Africa’s consumer boom

 Retail Developers and Investors feel the pull of Africa’s consumer boom

A new kind of consumer is popping up across the African continent, and retail property investors are taking note — and moving in.

Rapid urbanization in Africa coupled with a nascent middle class are critical success factors for retail. Property investors and developers in emerging markets are showing growing interest in Africa.

Once a continent that foreign investment shied away from, Africa has become an investment hotspot as more and more investors are attracted by the sub-Saharan region’s Gross Domestic Product (GDP) growth of more than 5% over that last three years.

Adrian Goslett, CEO of Remax of Southern Africa said while it was a relatively untapped region over a decade ago, with economies too badly managed for there to be any real opportunity for companies with integrity, there has been a massive shift towards encouraging foreign investment in Africa and the continent is on the move.

Today many large businesses are seeing the potential that the continent is currently yielding and are eager to expand into the region and take full advantage of the opportunities that are presenting themselves, he said.

While much of Africa remains a challenging place to do business, there are opportunities for property investors and developers to achieve high returns on the continent, according to Peter Welborn, head of Africa at property consultancy Knight Frank.

Mr Welborn says property investors and developers who are looking for emerging market opportunities “are increasing external investment in Africa, particularly as the growth markets of the last decade such as Asia-Pacific and central and eastern Europe mature and the level of returns they offer begins to diminish”.

Apart from SA, the continent has few high-quality property assets. While this means most JSE-listed funds have little desire to make acquisitions in Africa, the development of large and quality stock mainly by private equity funds is expected to lure greater interest from the listed sector.

South African developers and investors focused on the rest of Africa include private equity firm Actis, and more recently, RMB Westport and Stanlib.

In addition, JSE-listed Resilient Property Income Fund is targeting developments in Nigeria, in partnership with Standard Bank and Shoprite. Atterbury Africa, which is jointly controlled by Atterbury Group and JSE-listed Hyprop Investments, invests and develops across the continent.
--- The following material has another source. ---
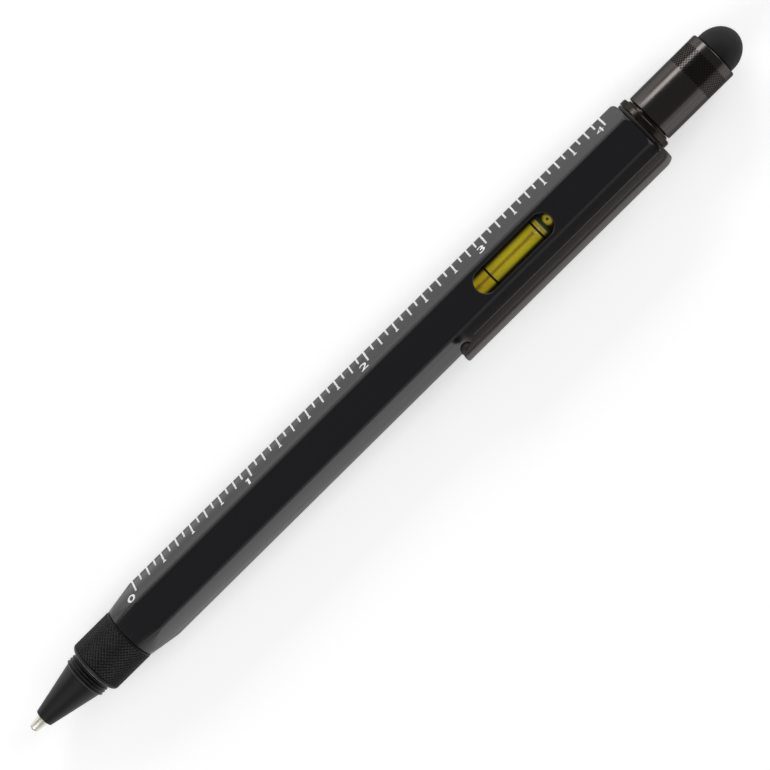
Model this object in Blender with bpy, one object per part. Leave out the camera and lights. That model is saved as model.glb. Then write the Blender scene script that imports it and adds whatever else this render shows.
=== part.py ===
"""Multi tool pen: a hexagonal ballpoint pen with a spirit level, a clip, and a driver bit under its cap.

The pen lies along X with its writing tip towards -X, and rests on one flat of its barrel. +Z is up through
the flat that holds the level. The origin is on the resting flat, below the middle of the barrel.

Stations are distances along the pen's axis from the front face of the barrel, positive towards the stylus.
Turned pieces are drawn as outlines of (distance along the piece, radius).
"""

import math

import bmesh
import bpy

MM = 0.001

# Clearances
SEAT_GAP = 0.1 * MM
RUNNING_GAP = 0.15 * MM
FIT_GAP = 0.1 * MM
SLIDE_GAP = 0.15 * MM
PIN_FIT = 0.02 * MM
SLOT_SIDE_GAP = 0.13 * MM
SLEEVE_PLAY = 0.25 * MM
REFILL_FIT = 0.05 * MM
VIAL_FIT = 0.05 * MM
END_MARGIN = 1.0 * MM

# Refill, its tip and its ball
REFILL_LENGTH = 67.0 * MM
REFILL_RADIUS = 1.175 * MM
REFILL_WALL = 0.225 * MM
TIP_LENGTH = 7.8 * MM
TIP_CONE = 3.4 * MM
TIP_LIP_WALL = 0.16 * MM
TIP_NOSE_STEP = 0.14 * MM
TIP_NOSE_LENGTH = 0.32 * MM
TIP_SPIGOT = 3.0 * MM
BALL_RADIUS = 0.5 * MM
BALL_SHOW = 0.25 * MM
BALL_PLAY = 0.03 * MM
INK_DUCT_RADIUS = 0.2 * MM
INK_PLAY = 0.05 * MM
INK_FILL_SHARE = 0.82

# Carrier, pin, guide tube and helical sleeve, which turn the twist into a slide
CARRIER_LEAD = 3.0 * MM
CARRIER_WALL = 0.425 * MM
CARRIER_END_WALL = 1.5 * MM
CARRIER_VENT_RADIUS = 0.4 * MM
PIN_RADIUS = 0.4 * MM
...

Actis director Louis Deppe said last month that while Actis has been developing in Africa almost on its own for a number of years, there is now “a lot more noise in the private equity space”.

According to RMB Westport, the construction and retail development business in Ghana “is booming” with property investment managers including RMB Westport contributing to current projects in Ghanaian capital Accra worth $157m.

Mr Welborn says it is critical for investors to “understand the nuances of Africa’s many markets”, including governance issues, land ownership rights, cultural diversity and consumer buying patterns.

According to Knight Frank, the growth of Africa’s consumer markets is creating demand for modern retail formats and western-style shopping centres.

Countries such as Zambia, Ghana, Kenya and Nigeria have seen “a wave of retail construction activity in recent years”, which has delivered the first generation of modern shopping malls to many major cities, the consultancy says.

Knight Frank says the construction of further, and larger, shopping centres can be expected, as developers look to meet the demand for high-quality retail space.

“In sub-Saharan Africa, the most well developed and sophisticated retail market by far is SA, with numerous large shopping centres across the country. Interestingly, in 2000, SA had 240 shopping centres, while today the figure is over 1,500,” Knight Frank says.

Also, South African retailers are credited with “leading the way into the continent”, with those expanding north including MTN, Shoprite, Woolworths, Game, Standard Bank and Pick n Pay.

But according to Tony Galetti, joint CEO and co-founder of Galetti Knight Frank, international retailers “aren’t far behind”.

Mr Galetti says it is only a matter of time until the lesserdeveloped sub-Saharan Africa countries “start demanding not only the same retail experience as we have in SA with our varied choice of world class shopping centres, but also the same products”.

“SA is often used as a testing ground for the international retailers,” he says.

Broll Property Group Malcolm Horne says retailers are responding to increased demand from consumers in Africa, and are expanding operations on the continent — particularly from SA.

Mr Horne says regional retailer expansion, coupled with international retailers entering Africa and SA’s retail springboard profile “all make for an exciting market that is ready to grow apace, but choked by a shortage of quality retail space”.

In countries such as Kenya, rapid middle-class growth means there is now insufficient mall retail space, he says. Retailers “will flow into the country once it is evident there are more new well-designed malls, ready to receive and accommodate them”.

Broll Kenya MD Jonathan Yach says the sector is gearing up to meet the growing demand to build quality malls. Among Kenyan malls set to open over the next three years are Actis’ Garden City, as well as The Hub and Two Rivers.

South African retailers say the recent terrorist attack at the Westgate Shopping Mall has not affected their plans for the country.